◆ **Given request**
Starting at the line that has "for name, build_piece" and stopping after the line that has "for node in", reproduce the listing below exactly; omit everything else.

◆ **Information shown**
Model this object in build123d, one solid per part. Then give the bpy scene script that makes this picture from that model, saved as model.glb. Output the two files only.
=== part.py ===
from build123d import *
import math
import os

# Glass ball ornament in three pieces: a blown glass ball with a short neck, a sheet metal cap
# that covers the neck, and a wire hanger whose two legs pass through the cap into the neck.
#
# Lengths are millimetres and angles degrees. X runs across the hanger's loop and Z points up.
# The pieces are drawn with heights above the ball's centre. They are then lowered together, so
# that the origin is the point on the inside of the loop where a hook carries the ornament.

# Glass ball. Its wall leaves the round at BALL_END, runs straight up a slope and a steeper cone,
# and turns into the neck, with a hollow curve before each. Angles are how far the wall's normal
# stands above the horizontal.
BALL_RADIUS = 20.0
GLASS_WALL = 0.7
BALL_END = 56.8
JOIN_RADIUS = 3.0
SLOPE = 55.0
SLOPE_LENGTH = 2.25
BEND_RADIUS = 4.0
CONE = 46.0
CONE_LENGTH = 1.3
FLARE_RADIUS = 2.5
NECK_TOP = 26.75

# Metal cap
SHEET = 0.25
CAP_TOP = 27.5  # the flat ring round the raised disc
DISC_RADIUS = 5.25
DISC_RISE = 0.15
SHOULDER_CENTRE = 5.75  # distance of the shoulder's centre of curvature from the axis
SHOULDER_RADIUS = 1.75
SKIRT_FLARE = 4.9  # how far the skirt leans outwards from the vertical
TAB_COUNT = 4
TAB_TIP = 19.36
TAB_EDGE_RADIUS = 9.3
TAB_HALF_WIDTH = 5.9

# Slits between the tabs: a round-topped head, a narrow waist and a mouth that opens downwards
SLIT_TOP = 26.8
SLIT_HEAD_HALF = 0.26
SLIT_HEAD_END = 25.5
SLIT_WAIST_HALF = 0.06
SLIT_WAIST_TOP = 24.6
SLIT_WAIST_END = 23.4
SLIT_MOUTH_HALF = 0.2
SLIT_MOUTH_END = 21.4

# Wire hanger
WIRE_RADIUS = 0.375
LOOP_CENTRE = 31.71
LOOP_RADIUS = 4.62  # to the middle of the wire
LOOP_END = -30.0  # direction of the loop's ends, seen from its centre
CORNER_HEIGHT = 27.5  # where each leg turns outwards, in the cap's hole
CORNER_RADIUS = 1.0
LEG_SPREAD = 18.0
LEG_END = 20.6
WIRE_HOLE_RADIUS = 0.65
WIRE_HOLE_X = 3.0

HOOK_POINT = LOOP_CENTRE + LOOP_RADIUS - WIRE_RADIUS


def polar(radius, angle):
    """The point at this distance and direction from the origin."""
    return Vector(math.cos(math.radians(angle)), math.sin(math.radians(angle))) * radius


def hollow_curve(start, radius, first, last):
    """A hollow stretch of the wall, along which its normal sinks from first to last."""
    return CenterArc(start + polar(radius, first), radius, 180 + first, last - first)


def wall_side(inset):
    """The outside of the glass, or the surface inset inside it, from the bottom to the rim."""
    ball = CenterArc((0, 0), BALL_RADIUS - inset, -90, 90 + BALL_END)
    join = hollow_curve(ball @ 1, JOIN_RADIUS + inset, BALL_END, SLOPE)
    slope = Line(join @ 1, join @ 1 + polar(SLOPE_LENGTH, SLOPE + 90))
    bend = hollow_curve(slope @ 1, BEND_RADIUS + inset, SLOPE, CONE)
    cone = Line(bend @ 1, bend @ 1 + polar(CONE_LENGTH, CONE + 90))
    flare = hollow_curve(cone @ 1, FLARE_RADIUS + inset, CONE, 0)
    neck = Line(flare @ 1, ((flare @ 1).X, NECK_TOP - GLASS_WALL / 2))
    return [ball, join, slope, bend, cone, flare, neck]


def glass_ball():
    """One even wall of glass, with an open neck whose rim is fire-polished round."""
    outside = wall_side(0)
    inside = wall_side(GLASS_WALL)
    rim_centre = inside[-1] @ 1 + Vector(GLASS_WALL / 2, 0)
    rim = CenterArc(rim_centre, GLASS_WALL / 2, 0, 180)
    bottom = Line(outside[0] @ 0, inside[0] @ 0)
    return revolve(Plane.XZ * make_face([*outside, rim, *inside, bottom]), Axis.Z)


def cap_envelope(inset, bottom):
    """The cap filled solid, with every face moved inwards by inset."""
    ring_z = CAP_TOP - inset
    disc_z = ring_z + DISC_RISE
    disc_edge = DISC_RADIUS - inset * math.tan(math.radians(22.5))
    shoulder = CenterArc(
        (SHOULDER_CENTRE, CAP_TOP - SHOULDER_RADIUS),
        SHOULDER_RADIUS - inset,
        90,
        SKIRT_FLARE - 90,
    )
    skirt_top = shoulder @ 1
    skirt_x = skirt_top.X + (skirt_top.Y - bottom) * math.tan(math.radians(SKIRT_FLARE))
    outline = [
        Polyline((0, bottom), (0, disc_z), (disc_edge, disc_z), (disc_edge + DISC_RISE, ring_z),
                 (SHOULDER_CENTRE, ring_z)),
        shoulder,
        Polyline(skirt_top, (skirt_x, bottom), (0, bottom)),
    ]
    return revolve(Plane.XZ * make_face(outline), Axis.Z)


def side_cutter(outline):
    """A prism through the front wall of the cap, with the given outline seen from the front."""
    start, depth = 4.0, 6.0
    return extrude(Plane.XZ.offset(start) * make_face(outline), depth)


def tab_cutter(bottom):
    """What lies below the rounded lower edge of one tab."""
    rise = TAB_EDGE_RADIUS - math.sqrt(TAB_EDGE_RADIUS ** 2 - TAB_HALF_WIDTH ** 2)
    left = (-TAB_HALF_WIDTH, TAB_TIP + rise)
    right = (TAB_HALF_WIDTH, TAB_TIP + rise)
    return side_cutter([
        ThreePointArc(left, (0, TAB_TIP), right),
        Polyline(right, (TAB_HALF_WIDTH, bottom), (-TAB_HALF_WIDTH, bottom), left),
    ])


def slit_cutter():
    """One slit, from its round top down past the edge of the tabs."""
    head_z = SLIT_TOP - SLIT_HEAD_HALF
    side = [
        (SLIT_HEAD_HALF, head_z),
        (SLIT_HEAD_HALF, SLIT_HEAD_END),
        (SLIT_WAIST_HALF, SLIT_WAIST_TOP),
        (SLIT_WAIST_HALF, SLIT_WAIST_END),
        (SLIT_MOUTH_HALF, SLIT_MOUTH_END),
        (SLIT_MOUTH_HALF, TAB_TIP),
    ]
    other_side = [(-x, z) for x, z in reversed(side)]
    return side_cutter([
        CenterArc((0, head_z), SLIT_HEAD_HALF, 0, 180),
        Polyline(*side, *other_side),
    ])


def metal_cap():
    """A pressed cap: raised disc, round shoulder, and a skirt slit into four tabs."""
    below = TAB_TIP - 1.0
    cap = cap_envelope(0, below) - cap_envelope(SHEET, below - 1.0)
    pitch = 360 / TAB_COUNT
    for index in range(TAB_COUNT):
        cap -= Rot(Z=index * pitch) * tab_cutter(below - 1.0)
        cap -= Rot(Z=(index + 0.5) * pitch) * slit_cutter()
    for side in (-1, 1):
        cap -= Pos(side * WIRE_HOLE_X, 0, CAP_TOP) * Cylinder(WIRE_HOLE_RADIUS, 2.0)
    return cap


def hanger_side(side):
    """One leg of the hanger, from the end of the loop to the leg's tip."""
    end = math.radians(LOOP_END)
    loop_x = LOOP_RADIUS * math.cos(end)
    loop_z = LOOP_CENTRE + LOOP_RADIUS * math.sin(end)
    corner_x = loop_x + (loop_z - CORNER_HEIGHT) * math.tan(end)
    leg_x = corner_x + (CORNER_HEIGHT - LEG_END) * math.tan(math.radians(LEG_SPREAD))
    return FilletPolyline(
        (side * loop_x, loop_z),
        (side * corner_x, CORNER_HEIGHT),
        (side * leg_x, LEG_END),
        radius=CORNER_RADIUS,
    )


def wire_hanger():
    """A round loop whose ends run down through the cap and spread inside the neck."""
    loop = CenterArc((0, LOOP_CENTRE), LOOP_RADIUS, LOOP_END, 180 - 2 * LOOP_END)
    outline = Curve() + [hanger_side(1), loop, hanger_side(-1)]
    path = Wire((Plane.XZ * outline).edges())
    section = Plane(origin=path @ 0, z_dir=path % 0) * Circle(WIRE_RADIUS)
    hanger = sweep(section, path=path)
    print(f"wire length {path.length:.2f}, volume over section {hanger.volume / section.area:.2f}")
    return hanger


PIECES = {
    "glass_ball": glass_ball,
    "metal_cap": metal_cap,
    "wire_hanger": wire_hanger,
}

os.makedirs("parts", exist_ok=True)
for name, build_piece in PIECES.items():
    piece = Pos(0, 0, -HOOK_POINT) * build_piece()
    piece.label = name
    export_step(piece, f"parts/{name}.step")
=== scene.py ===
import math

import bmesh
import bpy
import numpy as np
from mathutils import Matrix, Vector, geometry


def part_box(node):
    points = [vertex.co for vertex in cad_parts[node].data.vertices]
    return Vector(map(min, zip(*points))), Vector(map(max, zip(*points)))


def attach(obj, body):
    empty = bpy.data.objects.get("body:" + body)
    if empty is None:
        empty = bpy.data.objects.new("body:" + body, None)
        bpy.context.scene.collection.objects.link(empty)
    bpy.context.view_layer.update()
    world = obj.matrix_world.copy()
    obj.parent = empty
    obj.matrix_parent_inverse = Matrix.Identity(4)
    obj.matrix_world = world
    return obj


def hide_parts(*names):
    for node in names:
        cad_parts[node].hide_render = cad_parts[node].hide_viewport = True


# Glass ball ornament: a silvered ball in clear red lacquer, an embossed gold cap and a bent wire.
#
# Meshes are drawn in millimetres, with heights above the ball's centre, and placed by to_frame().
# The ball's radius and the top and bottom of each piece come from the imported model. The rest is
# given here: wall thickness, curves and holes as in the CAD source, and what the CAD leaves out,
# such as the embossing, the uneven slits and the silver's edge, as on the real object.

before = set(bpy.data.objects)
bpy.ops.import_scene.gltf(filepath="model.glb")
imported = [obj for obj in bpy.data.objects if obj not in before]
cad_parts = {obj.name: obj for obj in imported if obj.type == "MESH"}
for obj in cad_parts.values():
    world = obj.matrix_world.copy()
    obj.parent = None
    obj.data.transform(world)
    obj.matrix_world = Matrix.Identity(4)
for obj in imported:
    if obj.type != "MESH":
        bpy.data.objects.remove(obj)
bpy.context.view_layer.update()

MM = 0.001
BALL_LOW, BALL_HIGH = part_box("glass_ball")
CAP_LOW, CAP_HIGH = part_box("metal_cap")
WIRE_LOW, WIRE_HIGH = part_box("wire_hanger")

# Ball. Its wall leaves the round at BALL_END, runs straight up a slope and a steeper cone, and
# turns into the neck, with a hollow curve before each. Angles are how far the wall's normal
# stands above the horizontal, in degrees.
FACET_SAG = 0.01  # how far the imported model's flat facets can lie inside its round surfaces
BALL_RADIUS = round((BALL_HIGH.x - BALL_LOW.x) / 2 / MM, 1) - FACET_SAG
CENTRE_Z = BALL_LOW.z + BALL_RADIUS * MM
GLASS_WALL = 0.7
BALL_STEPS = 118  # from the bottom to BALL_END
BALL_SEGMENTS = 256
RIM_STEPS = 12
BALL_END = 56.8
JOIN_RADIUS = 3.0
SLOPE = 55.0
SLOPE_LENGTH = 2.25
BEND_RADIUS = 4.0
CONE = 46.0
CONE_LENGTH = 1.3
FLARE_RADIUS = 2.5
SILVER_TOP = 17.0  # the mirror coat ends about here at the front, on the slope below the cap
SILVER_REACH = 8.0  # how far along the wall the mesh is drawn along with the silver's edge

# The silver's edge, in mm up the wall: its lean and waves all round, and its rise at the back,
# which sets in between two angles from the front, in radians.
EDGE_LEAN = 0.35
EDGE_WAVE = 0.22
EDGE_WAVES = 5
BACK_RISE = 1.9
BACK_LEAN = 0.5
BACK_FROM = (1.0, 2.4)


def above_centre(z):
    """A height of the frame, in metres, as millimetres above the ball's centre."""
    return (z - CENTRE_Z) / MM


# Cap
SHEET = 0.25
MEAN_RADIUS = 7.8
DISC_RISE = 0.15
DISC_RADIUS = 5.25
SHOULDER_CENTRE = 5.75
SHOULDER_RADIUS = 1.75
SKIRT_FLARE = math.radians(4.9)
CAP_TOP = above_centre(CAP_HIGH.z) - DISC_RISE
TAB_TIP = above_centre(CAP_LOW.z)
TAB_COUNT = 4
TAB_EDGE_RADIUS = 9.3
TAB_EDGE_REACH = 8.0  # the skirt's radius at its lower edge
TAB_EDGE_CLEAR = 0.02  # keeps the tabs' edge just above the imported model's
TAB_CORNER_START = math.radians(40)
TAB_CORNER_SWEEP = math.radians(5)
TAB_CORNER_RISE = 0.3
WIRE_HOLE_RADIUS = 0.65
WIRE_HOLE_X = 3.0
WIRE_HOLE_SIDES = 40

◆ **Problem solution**
for name, build_piece in PIECES.items():
    piece = Pos(0, 0, -HOOK_POINT) * build_piece()
    piece.label = name
    export_step(piece, f"parts/{name}.step")
=== scene.py ===
import math

import bmesh
import bpy
import numpy as np
from mathutils import Matrix, Vector, geometry


def part_box(node):
    points = [vertex.co for vertex in cad_parts[node].data.vertices]
    return Vector(map(min, zip(*points))), Vector(map(max, zip(*points)))


def attach(obj, body):
    empty = bpy.data.objects.get("body:" + body)
    if empty is None:
        empty = bpy.data.objects.new("body:" + body, None)
        bpy.context.scene.collection.objects.link(empty)
    bpy.context.view_layer.update()
    world = obj.matrix_world.copy()
    obj.parent = empty
    obj.matrix_parent_inverse = Matrix.Identity(4)
    obj.matrix_world = world
    return obj


def hide_parts(*names):
    for node in names:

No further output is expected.